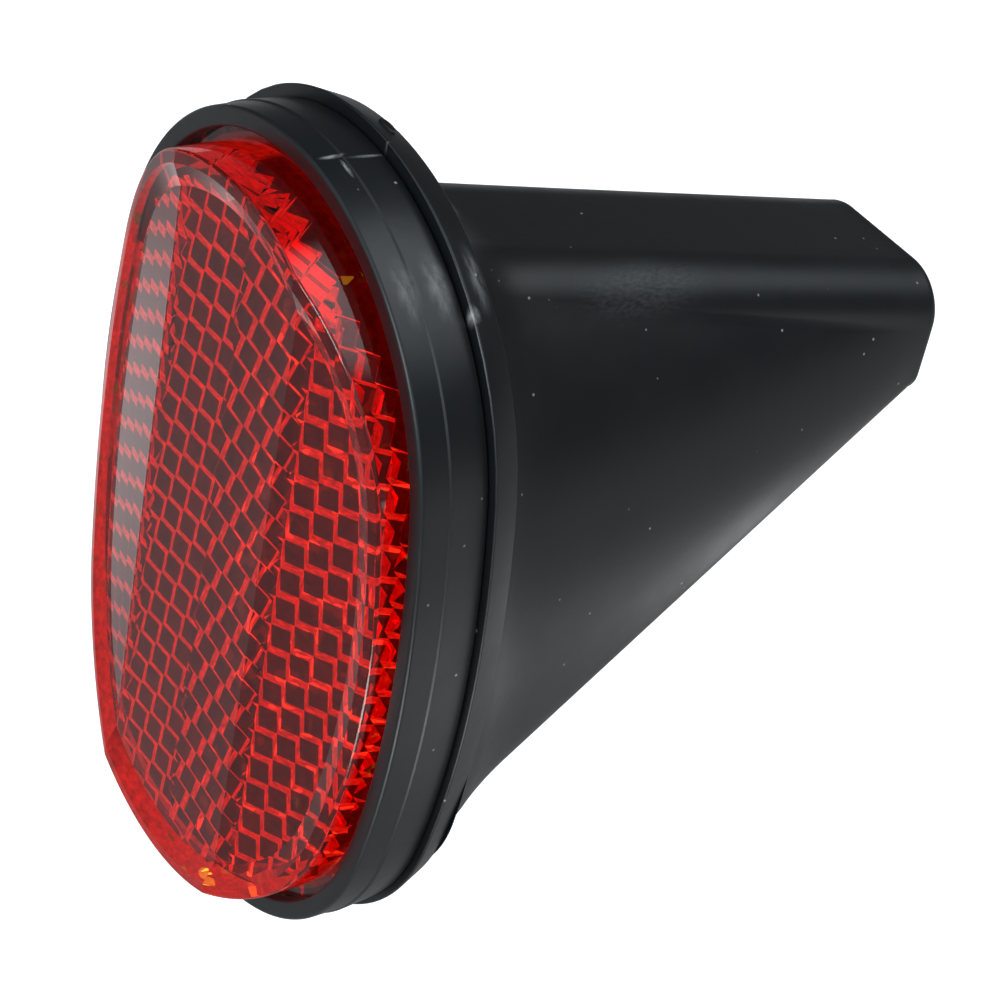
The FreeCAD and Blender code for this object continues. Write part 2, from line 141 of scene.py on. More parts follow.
def rounded(path, steps=9):
    """A path of (a, b, radius) corners with each corner turned into an arc of its radius."""
    out = []
    for i, (a, b, radius) in enumerate(path):
        corner = np.array([a, b])
        if radius <= 0 or i in (0, len(path) - 1):
            out.append(corner)
            continue
        before, after = np.array(path[i - 1][:2]) - corner, np.array(path[i + 1][:2]) - corner
        before, after = before / np.linalg.norm(before), after / np.linalg.norm(after)
        half = math.acos(np.clip(before @ after, -1, 1)) / 2
        bisector = (before + after) / np.linalg.norm(before + after)
        centre = corner + bisector * radius / math.sin(half)
        start = corner + before * radius / math.tan(half) - centre
        end = corner + after * radius / math.tan(half) - centre
        turn = math.acos(np.clip(start @ end / radius**2, -1, 1))
        for share in np.arange(steps + 1) / steps:
            arc = start * math.sin((1 - share) * turn) + end * math.sin(share * turn)
            out.append(centre + arc / math.sin(turn))
    return [tuple(point) for point in out]


class Mesh:
    """Vertices and faces gathered for one piece. A face's kind is the index of its material, and 0 if none
    is given."""

    def __init__(self):
        self.points, self.faces, self.kinds, self.count = [], [], {}, 0

    def add(self, points):
        first = self.count
        self.points.append(np.asarray(points, float))
        self.count += len(points)
        return np.arange(first, self.count)

    def strip(self, rows, closed=True, flip=False, kinds=()):
        """Quads between following rows of equal length; kinds gives the material of the first strips."""
        rows = [self.add(row) for row in rows]
        for step, (near, far) in enumerate(zip(rows, rows[1:])):
            count = len(near)
            for i in range(count if closed else count - 1):
                j = (i + 1) % count
                quad = [near[i], near[j], far[j], far[i]]
                if step < len(kinds):
                    self.kinds[len(self.faces)] = kinds[step]
                self.faces.append(quad[::-1] if flip else quad)

    def polygon(self, points, toward, kind=0):
        """One face whose normal points toward a direction."""
        points = np.asarray(points, float)
        normal = np.cross(points, np.roll(points, -1, 0)).sum(0)
        if kind:
            self.kinds[len(self.faces)] = kind
        self.faces.append(list(self.add(points if normal @ np.asarray(toward) > 0 else points[::-1])))

    def object(self, name, materials, sharp=28.0, merge=1e-6):
        """The Blender object in metres: smooth up to an angle in degrees, and merged by distance."""
        mesh = bpy.data.meshes.new(name)
        for material in materials:
            mesh.materials.append(material)
        points = (np.concatenate(self.points) - ROW_ORIGIN) / 1000
        mesh.from_pydata(points.tolist(), [], [[int(i) for i in face] for face in self.faces])
        for index, kind in self.kinds.items():
            mesh.polygons[index].material_index = kind
        merged = bmesh.new()
        merged.from_mesh(mesh)
        bmesh.ops.remove_doubles(merged, verts=merged.verts, dist=merge)
        merged.to_mesh(mesh)
        merged.free()
        mesh.shade_smooth()
        mesh.set_sharp_from_angle(angle=math.radians(sharp))
        obj = bpy.data.objects.new(name, mesh)
        bpy.context.scene.collection.objects.link(obj)
        return obj


def ring_row(inset, depth):
    """The outline at an inset, at a depth that may be a function of x."""
    plan = oval(angles(max(inset, 0.0)), inset)
    y = depth(plan[:, 0]) if callable(depth) else np.full(len(plan), depth)
    return np.stack([plan[:, 0], y, plan[:, 1]], 1)


# Corner cubes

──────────

### Exercise requirements
From the first line to the last, please quote the material above exactly.

### Solution to this problem
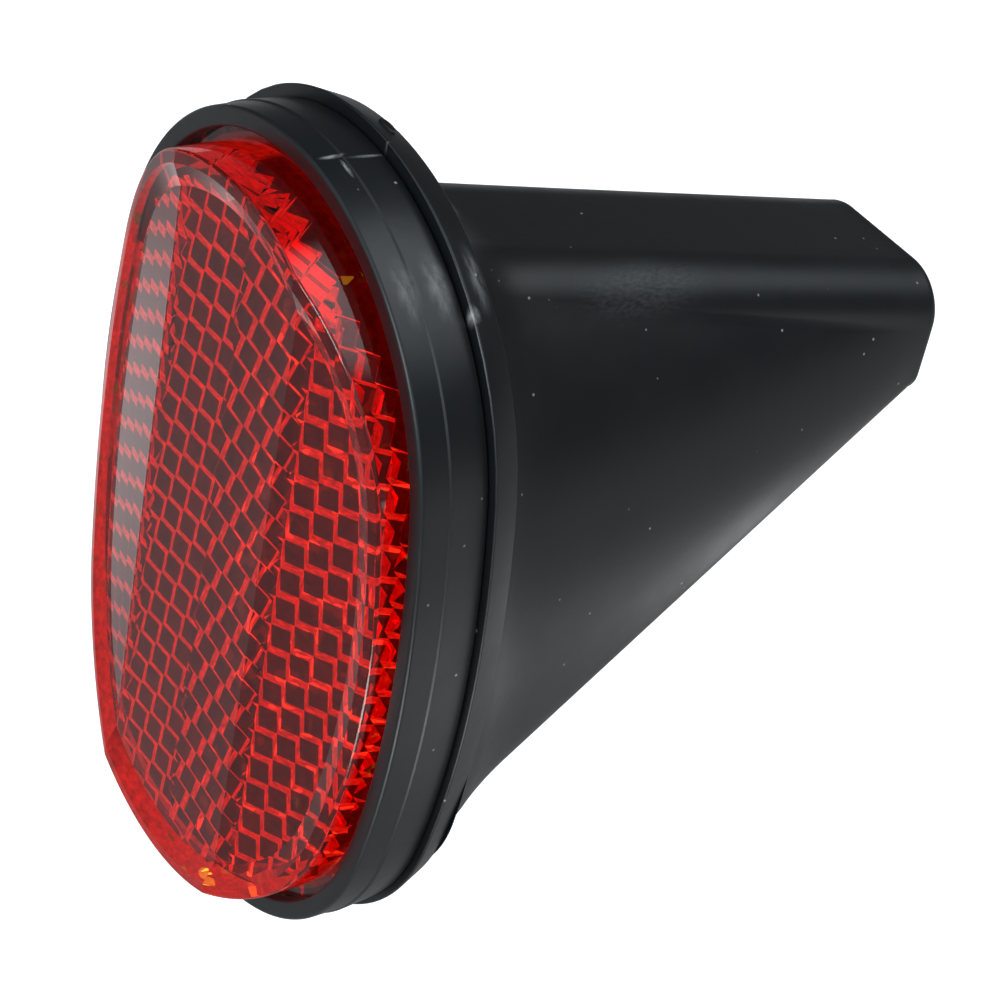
The FreeCAD and Blender code for this object continues. Write part 2, from line 141 of scene.py on. More parts follow.
def rounded(path, steps=9):
    """A path of (a, b, radius) corners with each corner turned into an arc of its radius."""
    out = []
    for i, (a, b, radius) in enumerate(path):
        corner = np.array([a, b])
        if radius <= 0 or i in (0, len(path) - 1):
            out.append(corner)
            continue
        before, after = np.array(path[i - 1][:2]) - corner, np.array(path[i + 1][:2]) - corner
        before, after = before / np.linalg.norm(before), after / np.linalg.norm(after)
        half = math.acos(np.clip(before @ after, -1, 1)) / 2
        bisector = (before + after) / np.linalg.norm(before + after)
        centre = corner + bisector * radius / math.sin(half)
        start = corner + before * radius / math.tan(half) - centre
        end = corner + after * radius / math.tan(half) - centre
        turn = math.acos(np.clip(start @ end / radius**2, -1, 1))
        for share in np.arange(steps + 1) / steps:
            arc = start * math.sin((1 - share) * turn) + end * math.sin(share * turn)
            out.append(centre + arc / math.sin(turn))
    return [tuple(point) for point in out]


class Mesh:
    """Vertices and faces gathered for one piece. A face's kind is the index of its material, and 0 if none
    is given."""

    def __init__(self):
        self.points, self.faces, self.kinds, self.count = [], [], {}, 0

    def add(self, points):
        first = self.count
        self.points.append(np.asarray(points, float))
        self.count += len(points)
        return np.arange(first, self.count)

    def strip(self, rows, closed=True, flip=False, kinds=()):
        """Quads between following rows of equal length; kinds gives the material of the first strips."""
        rows = [self.add(row) for row in rows]
        for step, (near, far) in enumerate(zip(rows, rows[1:])):
            count = len(near)
            for i in range(count if closed else count - 1):
                j = (i + 1) % count
                quad = [near[i], near[j], far[j], far[i]]
                if step < len(kinds):
                    self.kinds[len(self.faces)] = kinds[step]
                self.faces.append(quad[::-1] if flip else quad)

    def polygon(self, points, toward, kind=0):
        """One face whose normal points toward a direction."""
        points = np.asarray(points, float)
        normal = np.cross(points, np.roll(points, -1, 0)).sum(0)
        if kind:
            self.kinds[len(self.faces)] = kind
        self.faces.append(list(self.add(points if normal @ np.asarray(toward) > 0 else points[::-1])))

    def object(self, name, materials, sharp=28.0, merge=1e-6):
        """The Blender object in metres: smooth up to an angle in degrees, and merged by distance."""
        mesh = bpy.data.meshes.new(name)
        for material in materials:
            mesh.materials.append(material)
        points = (np.concatenate(self.points) - ROW_ORIGIN) / 1000
        mesh.from_pydata(points.tolist(), [], [[int(i) for i in face] for face in self.faces])
        for index, kind in self.kinds.items():
            mesh.polygons[index].material_index = kind
        merged = bmesh.new()
        merged.from_mesh(mesh)
        bmesh.ops.remove_doubles(merged, verts=merged.verts, dist=merge)
        merged.to_mesh(mesh)
        merged.free()
        mesh.shade_smooth()
        mesh.set_sharp_from_angle(angle=math.radians(sharp))
        obj = bpy.data.objects.new(name, mesh)
        bpy.context.scene.collection.objects.link(obj)
        return obj


def ring_row(inset, depth):
    """The outline at an inset, at a depth that may be a function of x."""
    plan = oval(angles(max(inset, 0.0)), inset)
    y = depth(plan[:, 0]) if callable(depth) else np.full(len(plan), depth)
    return np.stack([plan[:, 0], y, plan[:, 1]], 1)


# Corner cubes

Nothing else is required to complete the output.